Now that we understand what JSON is, how do we use it in Python? We'll start by importing python's internal json module:

In [14]:
import json

The json module automatically converts JSON structures to their Python equivalents and vice versa. Below is a conversion table that describes these data type equivalences

|JSON | Python|
|-----|-------|
|object <br> {"hello": "world"}|dictionary <br> {'hello': "world"}|
|array <br> [1,2,3] |list <br> [1,2,3]|
|string<br>"mystring" | string <br><ul><li>"mystring"</li><li>'mystring'</li></ul>|
|number<br> 5| int/long <br> 5|
|number<br> 3.14 | float <br> 3.14|
|Boolean<br><ul><li>true</li><li>false</li></ul> | bool <br><ul><li>True</li><li>False</li></ul>|
|null| None|

JSON is often stored and passed as plain text. Here we will use the json module to parse the plain text JSON object at the top of the section:

In [15]:
#block quotes like this allow us to see the indenting and line breaks inside a string.
json_text = '''{
    "name": "Voldemort",
    "evil?": true,
    "birth year": 1926,
    "henchman": [
                     "Lucius Malfoy", 
                     "Severus Snape", 
                     "Belatrix Lestrange",
                     "Peter Pettigrew"
                ],
    "facial features":  {
                            "nose": null,
                            "skin": "ghastly"
                        }  
}
'''


json_dict = json.loads(json_text)
pp(json_dict)

{'birth year': 1926,
 'evil?': True,
 'facial features': {'nose': None, 'skin': 'ghastly'},
 'henchman': ['Lucius Malfoy',
              'Severus Snape',
              'Belatrix Lestrange',
              'Peter Pettigrew'],
 'name': 'Voldemort'}


As we can see, the json.loads() function will parse a string containing JSON into a nested structure of python dictionaries and lists. To go in the other direction, we use the json.dumps() function. This direction requires an extra choice from the programmer: how do we want to format the text? There's not necessarily one right answer, just pick formatting parameters that make sense for you or your team.

In [16]:
new_text = json.dumps(json_dict, indent=4, sort_keys=True)
print(new_text)

{
    "birth year": 1926,
    "evil?": true,
    "facial features": {
        "nose": null,
        "skin": "ghastly"
    },
    "henchman": [
        "Lucius Malfoy",
        "Severus Snape",
        "Belatrix Lestrange",
        "Peter Pettigrew"
    ],
    "name": "Voldemort"
}


In case you have collected, processed, and formatted large quantities of data from an API, you should probably save that data for later use. This way, we don't have to bother the API for the same data more than once (very important), and you don't have to process it again. As an added bonus, this makes our data pipeline more **modular**, which helps us break the problem up into separate steps. We can write JSON to a file by using the json.dump() function: 

In [17]:
with open("./voldemort.json", "w") as json_file:
    json.dump(json_dict, json_file)

Check to see that "voldemort.json" has been added to the folder containing this file.

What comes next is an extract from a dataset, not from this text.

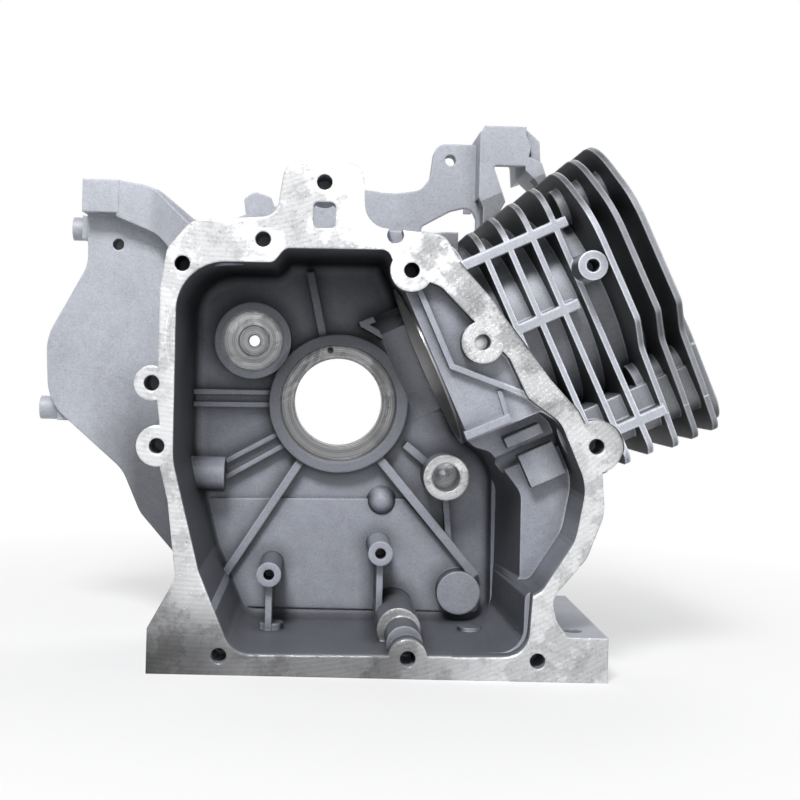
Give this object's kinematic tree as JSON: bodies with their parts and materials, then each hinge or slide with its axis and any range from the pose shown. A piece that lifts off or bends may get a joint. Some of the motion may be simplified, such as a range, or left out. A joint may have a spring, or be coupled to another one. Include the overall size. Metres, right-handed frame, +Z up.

When we're ready to come back and use our data, we can read the file using the json.load() function:

In [18]:
with open("./voldemort.json", "r") as json_file:
    dict_from_file = json.load(json_file)
    pp(dict_from_file)

{'birth year': 1926,
 'evil?': True,
 'facial features': {'nose': None, 'skin': 'ghastly'},
 'henchman': ['Lucius Malfoy',
              'Severus Snape',
              'Belatrix Lestrange',
              'Peter Pettigrew'],
 'name': 'Voldemort'}


WARNING: it is easy confuse the purpose of json.load() versus json.loads() and json.dump() versus json.dumps(). I find it helpful to pretend that the "S" in "loads" and "dumps" stands for "String", so these functions convert directly between **string** objects and dictionaries. By process of elimination, we can conclude that load and dump do not convert directly to strings, so they must interact with files instead.

## Exercise 2

By now, we have gone over most of the tools for you to complete this problem on your own. If you get stuck, refer back to the section on basic python and pandas from cheatsheet1

---

## Exercise 3

Now we are going to get into the nitty gritty of machine learning. As you may know, machine learning is broadly used to describe algorithms that iteratively improve some model using data. As the model consumes more data, it tends to become more accurate, so we say that the machine "learns". This technique can take many different forms and create models for virtually any imaginable purpose. Roughly speaking, there are two coarse categories that we can separate machine learning algorithms into: supervised and unsupervised. 

**A supervised learning algorithm** learns by training on labeled data, which is comprised of many input-output pairs. At each iteration, the model takes an input and makes a prediciton on what the output should be. The learning algorithm then compares this predicted output with the actual output that was paired with the input in the label data set. Based on this comparison, the learning algorithm adjusts the model's internal parameters slightly in whatever direction would best improve the prediction to be closer to the actual output. By iterating over this process many times, the model will gradually have more and more accurate predictions. Thus supervised learning tends to be used to generate predictive models.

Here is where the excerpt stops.